Why Narasimha Is the Most Fearless Answer to Your Quietest Prayers
Times Life April 14, 2025 07:39 PM
Hiranyakashipu was no ordinary demon. He didn’t inherit power; he forged it through years of intense penance, sacrifice, and unwavering austerity. After countless trials, Brahma granted him a boon so precise, it made him seemingly invincible. No man or beast could kill him, no place — inside or outside — could be his undoing, and neither day nor night could mark his end. His life could not be claimed on earth or in the sky, and no weapon could pierce his form. With this divine protection, he crowned himself a god, ruling the world through fear and arrogance.

But even the most carefully crafted plans have their flaws. Despite his newfound immortality and unrivaled power, fate always finds a loose thread. A single crack, waiting to unravel the most invincible of fortresses — and it was only a matter of time before it all came crashing down.
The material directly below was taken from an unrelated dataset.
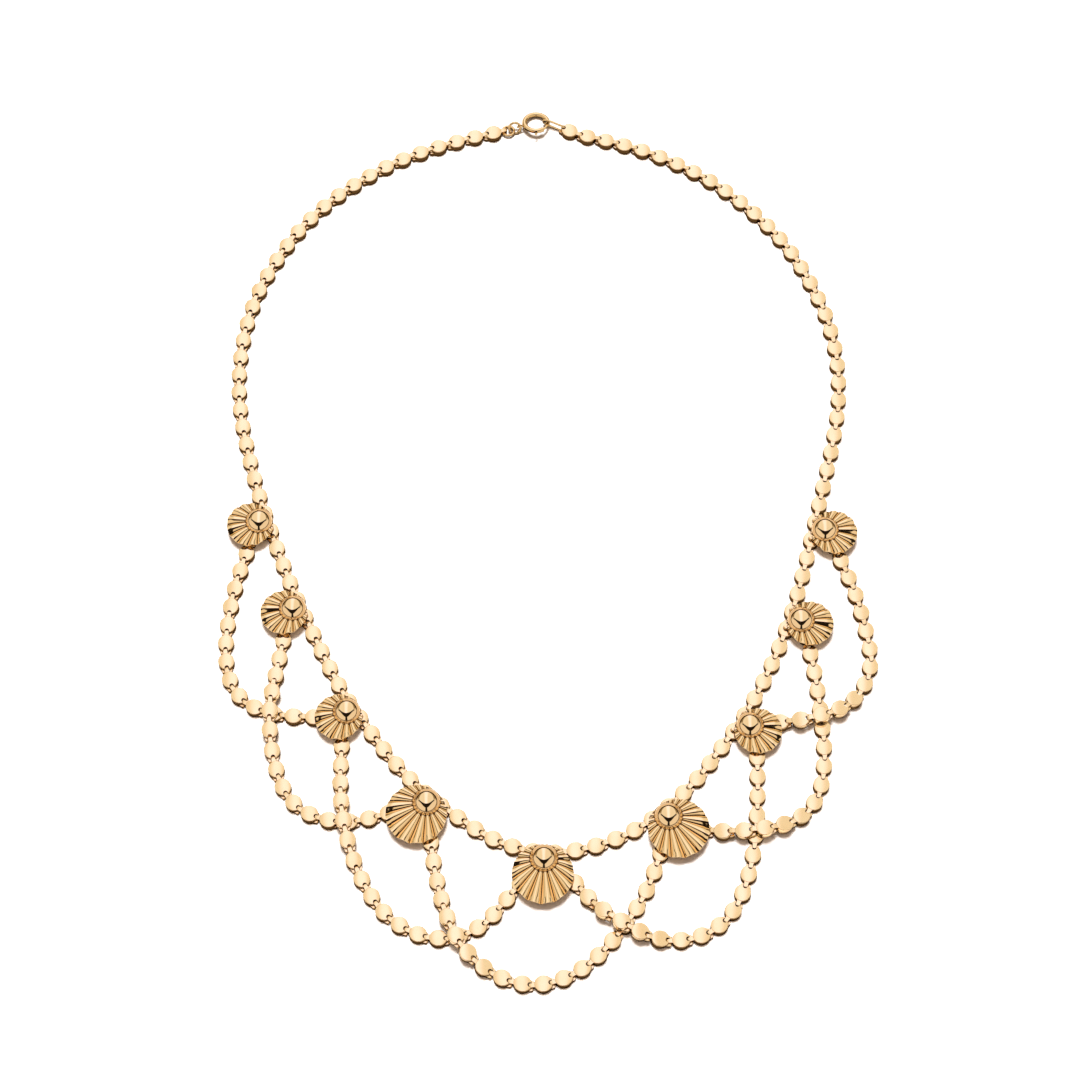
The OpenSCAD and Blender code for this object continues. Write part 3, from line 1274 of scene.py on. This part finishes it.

The Fire That Couldn’t Burn Devotion

They lit the fire to burn him. But devotion doesn’t burn—it shines


Hiranyakashipu tried everything to bend Prahlad’s faith. He pleaded, threatened, punished, and finally—tried to kill him.
But how do you kill faith?
Throwing him from cliffs didn’t work.
Poison couldn’t touch him. Even fire, through the infamous Holika, failed to burn him.
Because Prahlad wasn’t alone.
He didn’t pray out of fear—he prayed from the soul.
And in the silence between cries, somewhere deep inside the cosmos, a prayer was heard.

The Arrival of Narasimha: More Than a Form, a Force
Vishnu took a form that fit no category—half-man, half-lion.
Narasimha-
Not a man. Not an animal.
Just divine rage forged in protection.
At twilight—not day, not night.
On a threshold—not inside, not outside.
With his claws—not a weapon.
On his lap—not the earth, not the sky.

Every rule of the boon was honored. And still, justice was served.
But more than that, something beautiful happened:
God didn’t come as king. Or preacher. Or judge.
He came as wrath, but for love.

The Avatar That Roared for the Silent
Narasimha teaches us that divinity isn’t always soft. Sometimes, the divine must rage. Not against humanity—but for it.
Because when injustice wraps itself in law, and cruelty wears the crown of invincibility, what we need is not diplomacy.
We need a roar that breaks illusions.
A love that looks like fire.
That is Narasimha.
He didn’t come for war.
He came for one boy who refused to give up on the truth.

That’s all it took.
One heart that stayed open when the world demanded it close.

Faith Is Not Passive
Modern spirituality often teaches detachment, softness, and surrender.
But the story of Narasimha reminds us—faith can also be fierce.
Sometimes, to protect what’s sacred, you have to roar.
Not out of hate—but out of alignment with truth.
Prahlad didn’t fight back with weapons. He didn’t argue. He didn’t beg for safety. He just believed. And that belief summoned the impossible.

Why Narasimha Still Matters TodayIn a world where the loudest often go unchecked, where silence is misread as defeat, where faith is mocked in the name of logic—Narasimha still breathes.
  • When you feel cornered by authority that abuses power,
  • When your innocence is questioned, and your heart is dismissed,
  • When the world calls you naive for believing in good
Narasimha reminds you: truth has claws too.
He is not the gentle god who sits quietly in the background.
He is the fire that shows up uninvited when injustice crosses the line.

He doesn’t need permission.
He responds to purity. To devotion. To courage.

So What Does This Mean for You?
You don’t have to roar like a lion. But maybe it’s time you stop whispering your prayers.
You don’t have to fight with violence. But maybe it’s time you stopped apologizing for what you know is right.
You don’t have to wait for closure from those who wronged you. Because Narasimha didn’t wait. He arrived.

Not with flowers. But with fury.
Not for a kingdom. But for a child.
Not because he had to,But because someone believed he would.

He Broke the Pillar, Not the PromiseIn life, you’ll meet forces that try to silence your faith—be it in love, goodness, justice, or yourself. When that moment comes, remember:
The divine doesn’t always speak in soft winds. Sometimes, it comes as a roar.

And sometimes, that roar is your reminder:
You are not forgotten. You are not weak. You are not alone.

Not every savior enters with a smile.
Some enter clawed and burning—
Because that’s what your soul needed to survive.